Albert was the best offensive lineman on the practice field during Mini-Camp. He's quicker, more confident and his new diet will allow him to play at a more physical level with higher intensity, because he won't become tired so quickly.
We can't call him Fat Albert anymore!
Doug Benc - Getty
When the Chiefs' offense was struggling in 2007 and the first half of 2008, there were times when it seemed like the defense would run out of gas. The score would be relatively close and we'd all be hoping for the offense to get their act together, or for the defense to bail them out and make a game-changing play. Eventually, though, the defense being on the field so much would take its toll. After playing solidly for most of the game, they'd start giving up yards in big chunks.

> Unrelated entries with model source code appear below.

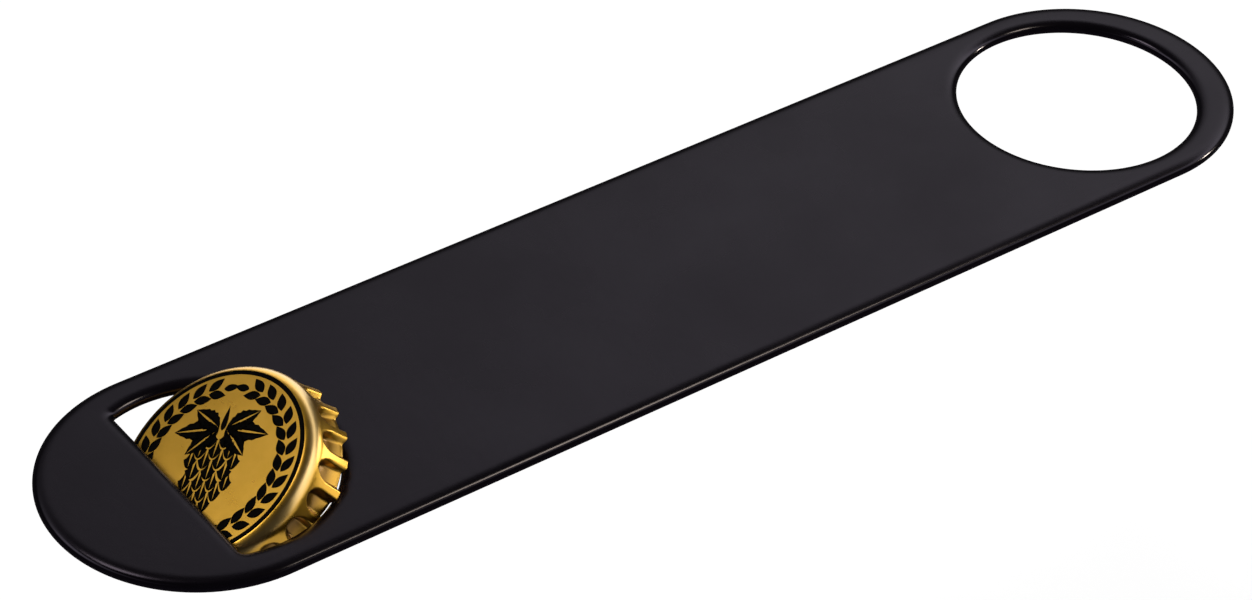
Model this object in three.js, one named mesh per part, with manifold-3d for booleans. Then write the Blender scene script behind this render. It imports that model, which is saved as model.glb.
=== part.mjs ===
// Bar-blade bottle opener with a crown cap caught in its cut-out. Millimetres, +Z up.
// The origin is at the centre of the blade's underside. +X runs along the blade to the finger hole.
import * as THREE from 'three';
import { mergeVertices } from 'three/addons/utils/BufferGeometryUtils.js';
import Module from 'manifold-3d';

const wasm = await Module();
wasm.setup();

// Blade: a 7 inch bar with round ends, stamped from 16 gauge stainless steel
const BLADE_LENGTH = 177.4;
const BLADE_WIDTH = 40;
const STEEL_THICKNESS = 1.5;
const END_RADIUS = BLADE_WIDTH / 2;
const END_CENTRE = BLADE_LENGTH / 2 - END_RADIUS;
const EDGE_FLAT = 0.04;               // what the full-round edges leave straight at mid-thickness
const EDGE_STEPS = 3;
const END_STEPS = 30;

// Coat: a fused-powder skin all round the steel
const COAT_THICKNESS = 0.16;
const COAT_SLACK = 0.01;              // room between the steel and its skin
const COATED_THICKNESS = STEEL_THICKNESS + 2 * (COAT_THICKNESS + COAT_SLACK);

// Openings, measured on the coated wall at mid-thickness
const FINGER_HOLE_CENTRE = 67.5;
const FINGER_HOLE_RADIUS = 16;
const FINGER_HOLE_STEPS = 44;
const CUTOUT_CENTRE = -67.6;
const CUTOUT_RADIUS = 15.4;
const CUTOUT_STEPS = 36;
const LIP_X = -72.3;                  // the straight lip that bears on a cap's top
const LIP_CORNER_RADIUS = 0.8;
const LIP_CORNER_STEPS = 4;

// Bare spot in the finger hole's wall, where the coating line's hook touched the steel
const HOOK_MARK_RADIUS = 0.45;
const HOOK_MARK_DEPTH = 0.5;
const HOOK_MARK_ANGLE = THREE.MathUtils.degToRad(107);

// Crown cap: its own frame has the top face at z = 0, the teeth below it and local +X at the pried side
const CAP_BODY_RADIUS = 13.86;
const CAP_HEIGHT = 6.2;
const CAP_SHEET = 0.25;
const CAP_SHOULDER = 2;
const FLUTES = 21;
const FLUTE_STEPS = 6;
const FLUTE_DEPTH = 1.15;
const FLUTE_PHASE = 0.11;             // radians from local +X to the nearest tooth
const TOOTH_RADIUS = 14.2;            // all round, as the bottling line crimps it
const TOOTH_RADIUS_PRIED = 15.02;     // where the opener has bent the skirt out
const PRIED_HALF_ANGLE = THREE.MathUtils.degToRad(50);
const FLARE_POWER = 1.2;
const FLUTE_RUN_IN = 1.6;             // how soon below the shoulder the flutes reach their depth

// Liner: a moulded disc with a sealing bead, under the cap's top sheet
const LINER_GAP = 0.15;
const LINER_THICKNESS = 0.5;
const LINER_RADIUS = 12.3;
const LINER_BEAD_RADIUS = 11.2;
const LINER_BEAD_HEIGHT = 0.55;
const LINER_STEPS = 48;

// The caught cap's place: its top face's centre and its two tilts
const CAP_PLACE = new THREE.Vector3(-67.49, -0.17, 2.52);
const CAP_ROLL = THREE.MathUtils.degToRad(-4.7);
const CAP_TILT = THREE.MathUtils.degToRad(-32.3);

// Points along an arc, the first included and the last left to the next stretch
function arc(x, y, radius, from, to, steps) {
  return Array.from({ length: steps }, (_, i) => {
    const angle = from + ((to - from) * i) / steps;
    return new THREE.Vector2(x + radius * Math.cos(angle), y + radius * Math.sin(angle));
  });
}

// Outline with half-round ends, drawn in from the coated edge by inset
function barOutline(inset) {
  const radius = END_RADIUS - inset;
  const quarter = Math.PI / 2;
  return [
    ...arc(END_CENTRE, 0, radius, -quarter, quarter, END_STEPS),
    new THREE.Vector2(END_CENTRE, radius),
    ...arc(-END_CENTRE, 0, radius, quarter, 3 * quarter, END_STEPS),
    new THREE.Vector2(-END_CENTRE, -radius),
  ];
}

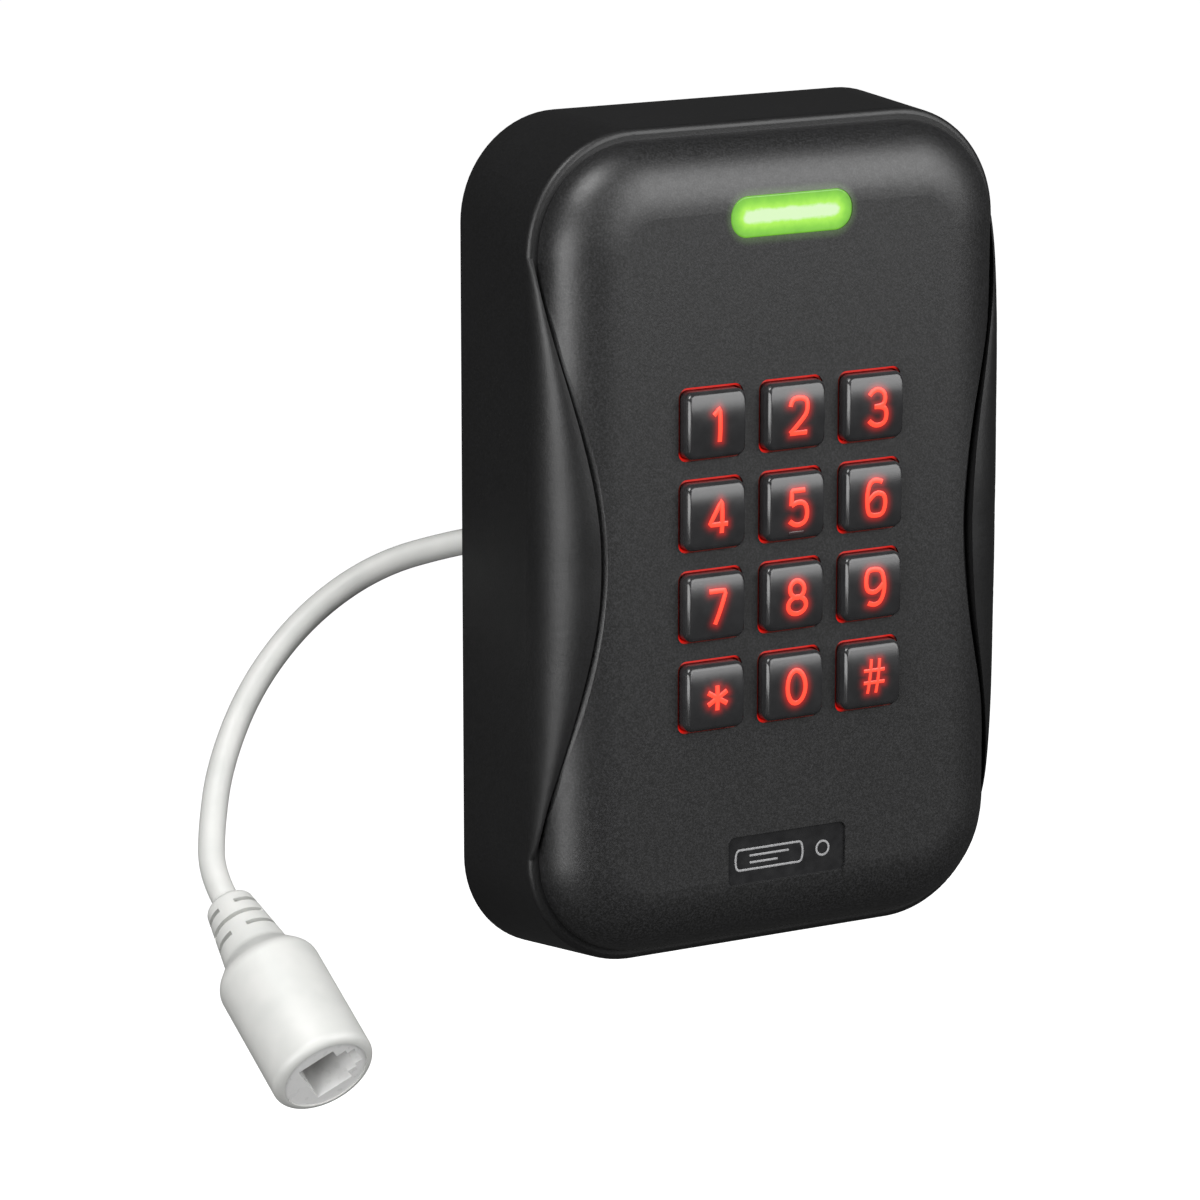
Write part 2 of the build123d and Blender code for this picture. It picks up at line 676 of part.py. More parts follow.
def along(distance):
    """The plane across the connector at this distance from the lead's end of it."""
    return Plane(origin=boot_end + axis * distance, x_dir=notch, z_dir=axis)


with BuildPart() as boot_slots:
    for level, _ in RIB_ROWS:
        floor_r = NECK_R + (NECK_END_R - NECK_R) * level / NECK_LEN - RIB_DEPTH
        with BuildSketch(side):
            with Locations((floor_r + RIB_DEPTH, level)):
                Rectangle(2 * RIB_DEPTH, RIB_SLOT)
    revolve(axis=Axis(boot_end, axis))
    for level, turn in RIB_ROWS:
        bridge = (2.6, 20, 2) if turn == 0 else (20, 2.6, 2)
        with Locations(along(level)):
            Box(*bridge, mode=Mode.SUBTRACT)

with BuildPart() as connector_boot:
    with BuildSketch(side):
        with BuildLine():
            outline = [
                (0, 0),
                (NECK_R, 0),
                (NECK_END_R, NECK_LEN),
                (CONNECTOR_R, NECK_LEN + SHOULDER_LEN),
                (CONNECTOR_R, CONNECTOR_LEN),
                (0, CONNECTOR_LEN),
            ]
            FilletPolyline(*outline, radius=[1.0, 2.5, 3, 1.4])
            Line((0, CONNECTOR_LEN), (0, 0))
        make_face()
    revolve(axis=Axis(boot_end, axis))
    with BuildSketch(along(CONNECTOR_LEN)):
        Circle(INSERT_R)
    extrude(amount=-INSERT_LEN, mode=Mode.SUBTRACT)
    add(boot_slots.part, mode=Mode.SUBTRACT)
save(connector_boot, "connector_boot")

with BuildPart() as jack_insert:
    with BuildSketch(along(CONNECTOR_LEN - INSERT_LEN)):
        Circle(INSERT_R - 0.02)
    extrude(amount=INSERT_LEN - 0.2)
    with BuildSketch(along(CONNECTOR_LEN)):
        Rectangle(SOCKET_T, SOCKET_W)
        with Locations((SOCKET_T / 2 + 0.7, 0)):
            Rectangle(1.6, 5.0)
        with Locations((SOCKET_T / 2 + 2.0, 0)):
            Rectangle(1.4, 3.4)
    extrude(amount=-SOCKET_DEPTH, mode=Mode.SUBTRACT)
save(jack_insert, "jack_insert")

with BuildPart() as jack_contacts:
    floor = along(CONNECTOR_LEN - SOCKET_DEPTH)
    with BuildSketch(floor):
        with Locations((0.2 - SOCKET_T / 2, 0)):
            with GridLocations(0, 1.02, 1, 6):
                Rectangle(0.36, 0.4)
    extrude(amount=6)
save(jack_contacts, "jack_contacts")
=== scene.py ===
"""Keypad access reader: the looks of a wall reader with lit keys, laid out as a Blender add-on."""

import math

import bmesh
import bpy
from bpy.props import FloatProperty, FloatVectorProperty
from mathutils import Matrix, Vector
from mathutils.bvhtree import BVHTree


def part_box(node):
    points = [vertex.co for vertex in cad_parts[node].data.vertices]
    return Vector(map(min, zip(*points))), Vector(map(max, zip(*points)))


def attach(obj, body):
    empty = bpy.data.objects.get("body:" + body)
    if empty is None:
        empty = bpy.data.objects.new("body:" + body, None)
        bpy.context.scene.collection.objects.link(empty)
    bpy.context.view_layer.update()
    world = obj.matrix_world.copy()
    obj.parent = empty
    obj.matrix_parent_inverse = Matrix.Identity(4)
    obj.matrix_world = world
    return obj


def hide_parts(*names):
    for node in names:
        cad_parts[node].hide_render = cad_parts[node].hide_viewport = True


bl_info = {
    "name": "Keypad Access Reader",
    "version": (1, 0, 0),
    "blender": (4, 5, 0),
    "location": "3D View > Sidebar > Reader",
    "description": "Finishes a wall-mounted keypad reader: housing, lit keys, light bar and lead",
    "category": "Object",
}

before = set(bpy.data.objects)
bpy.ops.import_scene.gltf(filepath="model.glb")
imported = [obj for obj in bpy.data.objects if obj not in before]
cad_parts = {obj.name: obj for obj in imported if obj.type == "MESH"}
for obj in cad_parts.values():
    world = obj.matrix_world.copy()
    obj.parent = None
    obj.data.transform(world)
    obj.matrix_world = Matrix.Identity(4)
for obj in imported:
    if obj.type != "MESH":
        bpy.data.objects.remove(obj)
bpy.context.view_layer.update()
MM = 0.001
HOUSING = "housing"
FIGURES = [*"0123456789", "star", "hash"]

# The camera looks down at the front from its left
CAMERA_TURN = math.radians(-29.639)
CAMERA_RISE = math.radians(13.015)
CAMERA_TARGET = Vector((-24.834, -14.0, -7.883)) * MM
CAMERA_DISTANCE = 832.341 * MM
CAMERA_LENS = 164.625

# What holds a key cap in its opening, and what stands on its front
COLLAR_DEPTH = 0.6 * MM
PLUNGER_RADIUS = 2.0 * MM
PLUNGER_LENGTH = 1.7 * MM
NUB_SIZE = (2.6 * MM, 0.8 * MM, 0.6 * MM)
NUB_DROP = 4.0 * MM
LEGEND_RISE = 0.06 * MM
HASH_STROKE_SHARE = 0.72
CAP_CUTS = 26

# Half the length of the status light's pale core
BAR_CORE = 7.3 * MM

# The lead's route from the strain relief to the connector, as the model has it
LEAD_ROUTE = [
    (-0.0065, 0.0075, -0.003),
    (-0.012, 0.013, -0.003),
    (-0.0203, 0.018, -0.0038),
    (-0.0309, 0.0223, -0.0053),
    (-0.043, 0.025, -0.008),
    (-0.0554, 0.0247, -0.0145),
    (-0.0666, 0.0212, -0.0236),
    (-0.0752, 0.0148, -0.0335),
    (-0.0804, 0.0074, -0.0414),
    (-0.0834, 0.00125, -0.0468),
    (-0.0832, -0.004, -0.0501),
]


# ---------------------------------------------------------------- colours and nodes
def linear(code):
    """An sRGB hex colour as the linear colour that shaders work in."""
    channels = [int(code[i : i + 2], 16) / 255 for i in (1, 3, 5)]
    return tuple(c / 12.92 if c <= 0.04045 else ((c + 0.055) / 1.055) ** 2.4 for c in channels)


def opaque(colour):
    return (*tuple(colour)[:3], 1.0)


def add(tree, kind, inputs=None, **settings):
    """Adds a node. An input is a value, an output socket, or a node whose first output is meant."""
    node = tree.nodes.new(kind)
    for name, value in settings.items():
        setattr(node, name, value)
    for name, value in (inputs or {}).items():
        if isinstance(value, bpy.types.Node):
            value = value.outputs[0]
        if isinstance(value, bpy.types.NodeSocket):
            tree.links.new(value, node.inputs[name])
        else:
            node.inputs[name].default_value = value
    return node


def material(name, build):
    """A material whose surface shader is what build(tree) returns."""
    made = bpy.data.materials.get(name)
    if made:
        return made
    made = bpy.data.materials.new(name)
    made.use_nodes = True
    tree = made.node_tree
    tree.nodes.clear()
    add(tree, "ShaderNodeOutputMaterial", {"Surface": build(tree)})
    return made


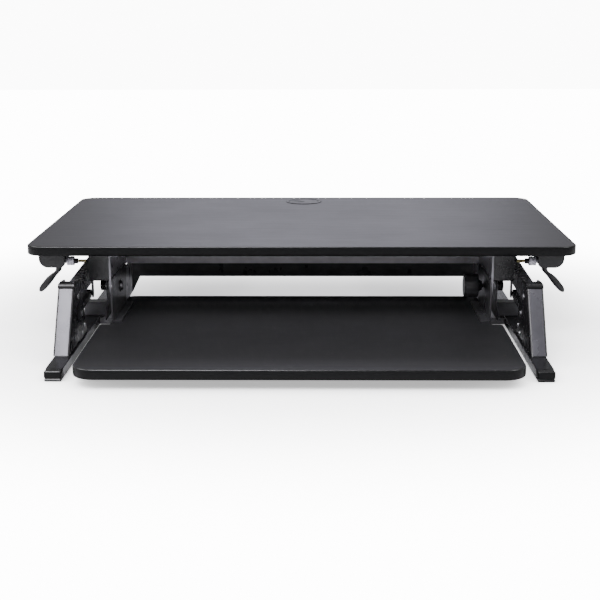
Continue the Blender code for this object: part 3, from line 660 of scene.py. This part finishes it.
def grommet():
    """A round cable cover: a domed rim over a sleeve, and a turning cap with a leaf-shaped slot."""
    proud = RING_HIGH.z - SURFACE
    wall = [
        (0.0001, 0.0350), (0.0006, 0.0349), (0.0011, 0.0342), (proud, 0.0330), (proud, 0.0296),
        (0.0009, 0.0290), (0.0004, 0.0286), (-0.0148, 0.0286), (-0.0148, 0.0312), (0.0001, 0.0312),
    ]
    rim = tube_wall(wall, (GROMMET.x, GROMMET.y, SURFACE), (0, 0, 1))
    piece("grommet_rim", rim, PLASTIC, "worktop", ["grommet_ring"])
    leaf = prism(leaf_outline(), SURFACE - 0.01, SURFACE + 0.01, "Z")
    tool = piece("slot_tool", leaf, PLASTIC, "grommet_cap")
    outline = circle((GROMMET.x, GROMMET.y), GROMMET_COVER, 64)
    disc = prism(outline, SURFACE + COVER_UNDER, SURFACE + COVER_PROUD, "Z")
    cover = piece("grommet_cover", disc, PLASTIC, "grommet_cap", ["grommet_cap"])
    cut(cover, tool)
    soften(cover, 0.0004, 2)


finish_frame()
boards()
grommet()

# ---------------------------------------------------------------- towers and feet

TOWER_LOW, TOWER_HIGH = corners_of("tower_right")
FOOT_TOP = TOWER_LOW.z
TOWER_TOP = TOWER_HIGH.z
TOWER_FOOT = (-0.151, 0.002)
TOWER_HEAD = (-0.092, -0.045)
TOWER_STEEL = 0.0020
TOWER_BEND = 0.0030
CAP_OVERLAP = 0.0002
CHEEK = 0.0030
SCREW_RADIUS = 0.0034
SCREW_HEIGHT = 0.0016
TOWER_SCREWS = ((-0.0230, 0.0330), (-0.0405, 0.0240))
SOLE_TOP = 0.0042
SHOE_BOTTOM = 0.0035


def channel(inner, outer, reach, z):
    """A folded section, open at the rear, whose front corners are bent round."""
    front, rear = (behind(distance) for distance in reach)
    outside = [Vector((inner, rear, z))]
    inside = [Vector((inner + TOWER_STEEL, rear, z))]
    for corner, sign in ((inner, 1), (outer, -1)):
        centre = Vector((corner + sign * TOWER_BEND, front + TOWER_BEND, z))
        for step in range(6):
            angle = math.radians(90 * step / 5)
            if sign > 0:
                turn = Vector((-math.cos(angle), -math.sin(angle), 0))
            else:
                turn = Vector((math.sin(angle), -math.cos(angle), 0))
            outside.append(centre + turn * TOWER_BEND)
            inside.append(centre + turn * (TOWER_BEND - TOWER_STEEL))
    outside.append(Vector((outer, rear, z)))
    inside.append(Vector((outer - TOWER_STEEL, rear, z)))
    return outside + inside[::-1]


def between(first, second, share):
    """The outline a share of the way from the first outline to the second."""
    return [p.lerp(q, share) for p, q in zip(first, second)]


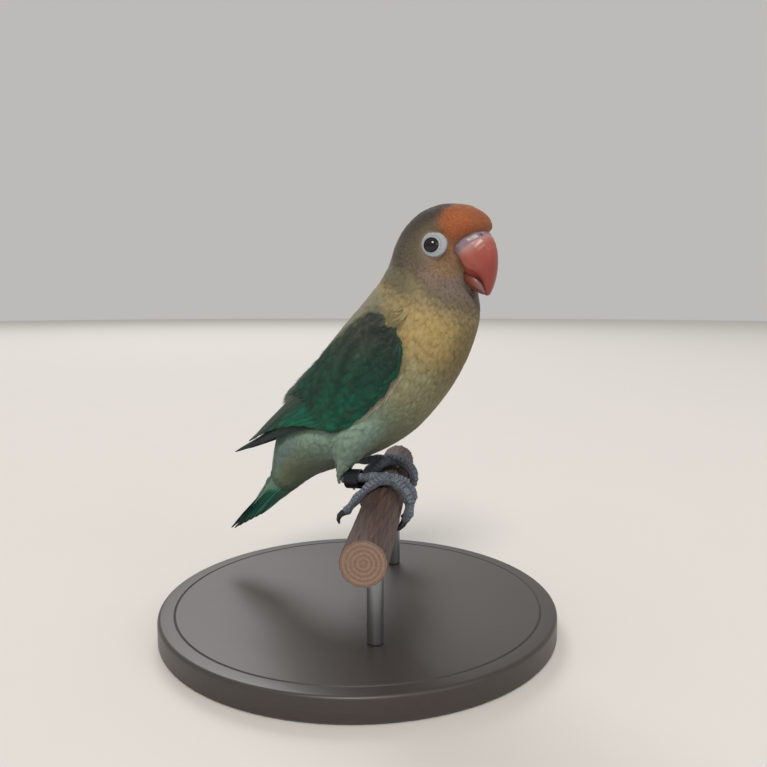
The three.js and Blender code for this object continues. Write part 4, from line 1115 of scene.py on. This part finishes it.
def wing_tufts(side, name, count=2650):
    """Small soft coverts over the shoulder, and the mantle feathers that hang over the wing's upper edge."""
    s, q = 0.53 * chance.random(count) ** 1.25 - 0.04, chance.random(count)
    kind, where, over = chance.random((3, count))
    back, front, bend = kind < 0.17, (kind >= 0.17) & (kind < 0.28), kind > 0.955
    s = np.select((back, front, bend), (0.6 * where - 0.02, 0.42 * where - 0.03, -0.085 + 0.03 * over), s)
    q = q * lerp(1.1, 1.0, smoothstep(s, 0.0, 0.1))
    s = s + 0.02 * smoothstep(s, 0.04, -0.04) * np.abs(2 * q - 1) ** 2
    q = np.select((back, front, bend), (-0.1 + 0.14 * over, 0.97 + 0.07 * over, 1.2 * where - 0.12), q)
    length = lerp(2.8, 6.2, smoothstep(s, 0, 0.4)) * chance.normal(1, 0.12, count)
    low = through_rows(((3.6,), (5.0,), (5.6,), (5.6,), (5.3,), (4.9,), (4.3,), (3.7,)), (s + 0.03) * 14)[:, 0]
    rim = rim_height(s, q)
    low = np.maximum(low - 1.0 * smoothstep(np.abs(q - 0.5), 0.4, 0.54), (rim + 0.3) * smoothstep(s, 0.05, -0.01))
    low = np.select((back, front, bend),
                    (lerp(4.0, 1.9, smoothstep(s, 0.05, 0.5)), lerp(4.2, 2.4, smoothstep(s, 0, 0.3)),
                     5.1 - 1.3 * np.abs(2 * q - 1) ** 3), low)
    length = np.where(bend, 3.3 * chance.normal(1, 0.18, count), length)
    roots = on_wing(s, q, np.where(bend, rim - 0.3, low - 0.5))
    tips = on_wing(s + length / WING_LENGTH, q + chance.normal(0, 0.03, count), low + 0.1)
    tips = roots + unit(tips - roots) * length[:, None]
    tint = stain(np.tile(colour("#47554d"), (count, 1)), "#125643", smoothstep(s + 0.12 * q, 0.12, 0.34) * 0.9)
    tint = stain(tint, "#146a50", smoothstep(q, 0.25, 0.7) * smoothstep(s, 0.22, 0.45) * 0.8)
    tint = stain(tint, "#5c5f54", smoothstep(q, 0.8, 0.1) * smoothstep(s, 0.46, 0.1) * 0.8)
    streak = 0.5 + 0.5 * np.sin(q * 34 + 5 * np.sin(s * 9) + 3 * np.sin(q * 7))
    tint = stain(tint, "#1b2825", smoothstep(streak, 0.5, 0.1) * 0.6)
    tint = stain(tint, "#35443d", chance.random(count) ** 3 * 0.9)
    mantle = stain(np.tile(colour("#7d7c6a"), (count, 1)), "#5a645a", smoothstep(s, 0.1, 0.5))
    tint = np.where(back[:, None], mantle, tint)
    tint = np.where(front[:, None], stain(markings(roots), "#c4bea9", smoothstep(s, 0.12, 0.26)), tint)
    tint = np.where(bend[:, None], stain(markings(roots), "#8d8b72", 0.35), tint)
    flip = np.array((1, -side, 1))
    normals = wing_normal(s, np.clip(q, 0, 1)) * flip
    spots = np.stack((0.02 + 0.3 * q, 0.1 + s), -1)
    coat_piece(f"coverts_{name}", BODY_TUFTS, roots * flip, normals, tips * flip, normals, length * 0.27,
               np.full(count, 0.25), tint, spots)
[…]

Hopefully the offense will play well enough that this isn't even an issue. But if the defense does see more than their fair share of playing time, all the extra conditioning should help keep a little more gas in their tanks.
C.E. Wendler: To borrow from our last question, how about Mark Bradley? Is it at all possible that he's experienced so many injury issues because of his physical conditioning? Tired players are more prone to injury. If he's a member of "Haley's Weight Loss Spa," and has improved his conditioning and strength, he might be one of the biggest benefactors.
The same goes for any player who's had injury issues in the past. Jarrad Page has been nicked up at times, Derrick Johnson has had to leave in the middle of games, and Brad Cottam has an injury-filled past. If the Chiefs are a healthier team, they'll be a better team, no question.
Does the fact that Todd Haley hasn't played football competitively at any level have any bearing on how players view him? Does it change your opinion on different opinion about Haley or does it not matter in the NFL?
Nick Athan: Bill Parcells didn't play much football, either. There's a long list of coaches who never played the sport at a high level, so it's not a huge issue. It helps in understanding the physical strain, but clearly Haley has a solid grasp of what it takes to succeed.
He's been all over his players about the conditioning aspect and his mental approach is keen. So far the players have bought into his message so right now that's all that matters. If the players are listening, generally that means a coach has their respect.
Michael Ash: There are several coaches who technically may have played competitive football at some point in their past, but not to the degree that it's going to impress veteran players at the professional level. Bill Belchick played at little Wesleyan University in Connecticut. Did that give his words any extra weight among the Patriots?
Haley grew up around football. His father worked for the Pittsburgh Steelers. He came up the same way most coaches do, toiling as an assistant before working his way to being a position coach, then becoming a coordinator. Along the way he mentored under Parcells. If that's not good enough for a player, they probably won't be around long.
C.E. Wendler: After the dismal failure of the Herm Edwards era, it's a good bet there are more than a few players in the Chiefs' current locker room who welcome the change. Being a player certainly didn't appear to give Edwards a discernible advantage during his brief head-coaching career.
I'm not so sure it isn't best for a head coach to ascend without a long playing career, anyway. The years some coaches spend working their way up the coaching ladder can be invaluable experiences. Think about all the time Jon Gruden spent toiling in San Francisco as a young assistant. It's difficult to replicate those experiences in any other arena, the field of play included.
Do you think Haley will call the offensive plays or will it be Gailey?
Nick Athan: Haley. I've barely seen Chan Gailey anywhere near Haley during practices. Obviously Gailey will handle some aspects of this offense in regards to personnel groupings and helping with play preparation. But Haley's strength as a coach is calling plays, and to me he has a better grasp on this offense.
I was shocked that Gailey was retained, but he has experience and did manage to get the most out of Tyler Thigpen a year ago. But this year he seems to be someone who is there for insurance and someone to guide Haley in what the Chiefs did a year ago rather than be the man who calls the plays.
Will Chan Gailey call plays?
Orlin Wagner - AP
C.E. Wendler: It's Haley's offense, isn't it? There's been no word of the Chiefs retaining last year's offense, only news that they're installing a new one, with a new playbook. Based on that fact alone it would seem logical Haley would be the one calling plays.
Gailey seems like the sort of coach who wouldn't take an ego hit over this. He's always come off as a laid back, easygoing sort of guy who isn't interested in the personal glory, only the team accomplishment. Besides, in the NFL, frequently more than one person has input into what play is being called, anyway.